Vom Fluchtfilm zum Film Noir
Sieht man über diese Fehler hinweg, die der Ansatz mit sich bringt, entfaltet Petzolds Film jedoch einen tiefen Sog, dem man sich schwer entziehen kann. Zu beklemmend ist die Geschichte, die erzählt wird, als dass das Nebenher von Vergangenheit und Gegenwart noch eine Rolle spielen würde - im Film tritt der Kunstgriff ohnehin mit der Zeit in den Hintergrund. Zu vergleichbar sind die Szenen von damals mit Entwicklungen heute. Die Bilder in den Ämtern und Konsulaten, die Bilder von den hoffnungsvoll Wartenden bleiben dieselben. Statt der historischen Umstände rücken die Menschen in den Mittelpunkt, wird Flucht zum wiederkehrenden Ereignis der Geschichte.
Einer jener Menschen ist Georg, intensiv verkörpert von Franz Rogowski ("Victoria", "Lux"). Auf der Berlinale wurde er gerade erst als Shooting Star ausgezeichnet. Dabei hätte er für seine Leistung auch den Silbernen Bären als bester Darsteller verdient. Seine Figur umweht eine nostalgische Traurigkeit, sie ist aus der Geschichte gefallen. Doch Rogowski verleiht ihr durch seine Präsenz, seinen Blick auch immer wieder etwas Hoffnungsvolles.

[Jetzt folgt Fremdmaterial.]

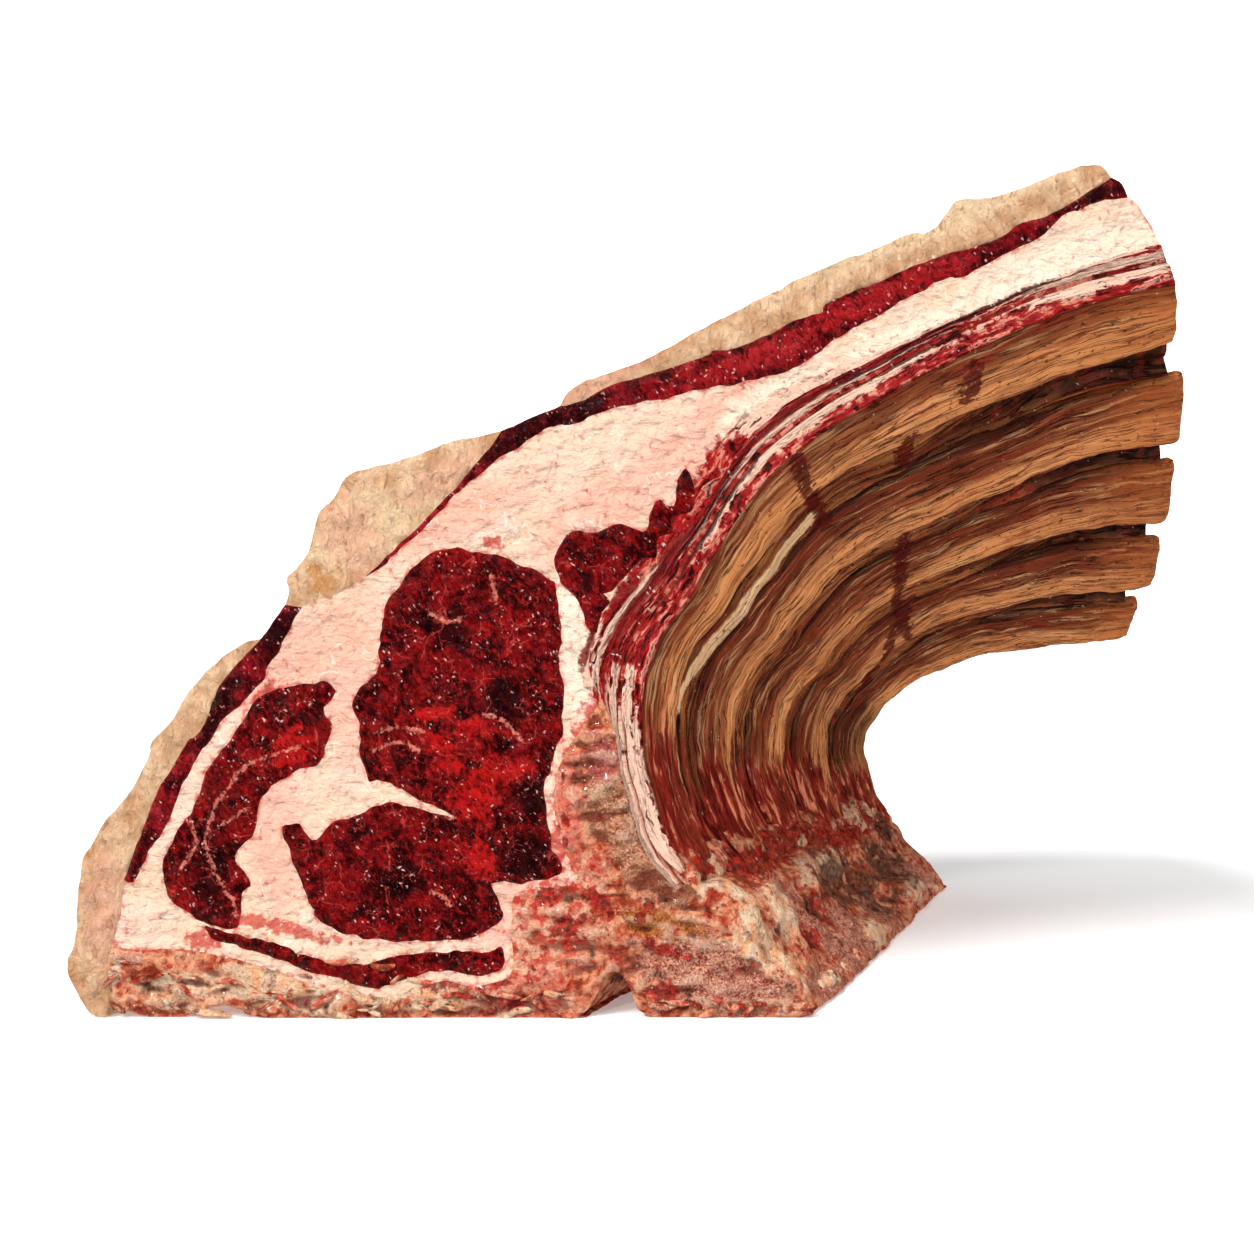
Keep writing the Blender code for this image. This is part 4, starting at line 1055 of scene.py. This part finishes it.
def paint_seam_fat(plan, depth):
    from_flank = np.linalg.norm(plan[:, None, :] - FLANK_FINE[None], axis=2)
    nearest = from_flank.argmin(axis=1)
    away = from_flank.min(axis=1)
    values = paint_strip(S_LENGTH[nearest], away + WALL_WIDTH[nearest])
    reach = np.interp(S_LENGTH[nearest], STREAKY_AT, STREAKY_REACH)
    values["streaky"] = np.clip(1.5 - away / np.maximum(reach, 0.1), 0.0, 1.0)
    values.update({"pink": spots(plan, PINK_FAT), "white": spots(plan, WHITE_FAT),
                   "red": spots(plan, RED_FAT)})
    return values


def paint_cover(plan, depth):
    near = np.exp(-depth / 80.0)
    return {"yellow": spots(plan, YELLOW_COVER) * near, "pink": spots(plan, PINK_COVER),
            "pale": spots(plan, PALE_COVER) * near}


# Painted areas on the inner side of the backbone: height, depth and half sizes.
CHINE_AREAS = {
    "cream": ((36, 8, 18, 10), (31, 40, 12, 15), (40, 130, 8, 18), (38, 96, 7, 12), (8, 110, 6, 12),
              (10, 200, 6, 20), (14, 8, 8, 8)),
    "lilac": ((20, 68, 22, 12), (12, 95, 12, 14), (14, 150, 10, 16), (12, 225, 12, 18), (6, 30, 6, 16)),
    # Dark areas: painted shade in the hollows that the swell pushes in.
    "dark": ((30, 129, 12, 14), (24, 160, 14, 18), (26, 205, 14, 26), (20, 52, 3.5, 4), (24, 80, 5, 7),
             (44, 240, 10, 14)),
    "blood": ((46, 38, 5, 10), (50, 80, 6, 50), (48, 170, 7, 70), (34, 100, 6, 6), (20, 54, 6, 7),
              (26, 82, 7, 9)),
}


def chine_spots(plan, depth, name):
    spread = np.column_stack([plan[:, 1], depth])
    return spots(spread, [(*row, 0.0) for row in CHINE_AREAS.get(name, ())])


def paint_backbone(plan, depth):
    face, side = smoothstep(6.0, 1.0, depth), smoothstep(1.0, 6.0, depth)
    chine = side * smoothstep(28.0, 36.0, plan[:, 0])
    values = {}
    # The dark areas are painted shade and are kept at every depth, so that the groove under the backbone
    # stays dark inside.
    for name, rows in FACE_AREAS.items():
        front = spots(plan, rows) * (1.0 if name == "dark" else face)
        values[name] = np.maximum(front, chine_spots(plan, depth, name) * chine)
    return values


# Dried blood that ran across the bones and a pale strip of gristle, as lines (along, depth).
DRIPS = (((189, 4), (186, 18), (184, 36), (183, 57)),
         ((214, 97), (206, 120), (195, 144), (186, 174), (178, 200)),
         ((115, 216), (147, 204), (198, 165)), ((262, 20), (268, 10)), ((236, 30), (228, 44)))
CREAM_STRIP = (((180, 47), (155, 48), (130, 46), (102, 46), (82, 40), (70, 33)),)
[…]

Überhaupt verzichtet Regisseur Petzold auf eine strenge Genre-Zuordnung, das wäre angesichts seines Filmkonzepts auch schwierig. Das historische Fluchtdrama wird immer wieder durch absurde Szenen aufgelockert, die sich etwa durch das Nebenher verschiedener Epochen ergeben. Gleichzeitig entspinnt sich in Marseille aber auch ein Liebesmelodram zwischen Georg, der sich in den Ämtern als Weidel ausgibt, und Weidels verführerischer Frau Marie (Paula Beer, "Bad Banks"), die nichts vom Tod ihres Mannes ahnt. Die Affäre der beiden spannt den Bogen zurück in die 40er, erinnert an Männer wie Humphrey Bogart und die Femme fatale des Film Noir. Petzold treibt ein Versteckspiel mit seinen Figuren, und mit dem Zuschauer. Besser als ein weiteres Historienspiel vor der Kulisse des Zweiten Weltkriegs ist das allemal.
"Transit" läuft ab dem 5. April in den deutschen Kinos.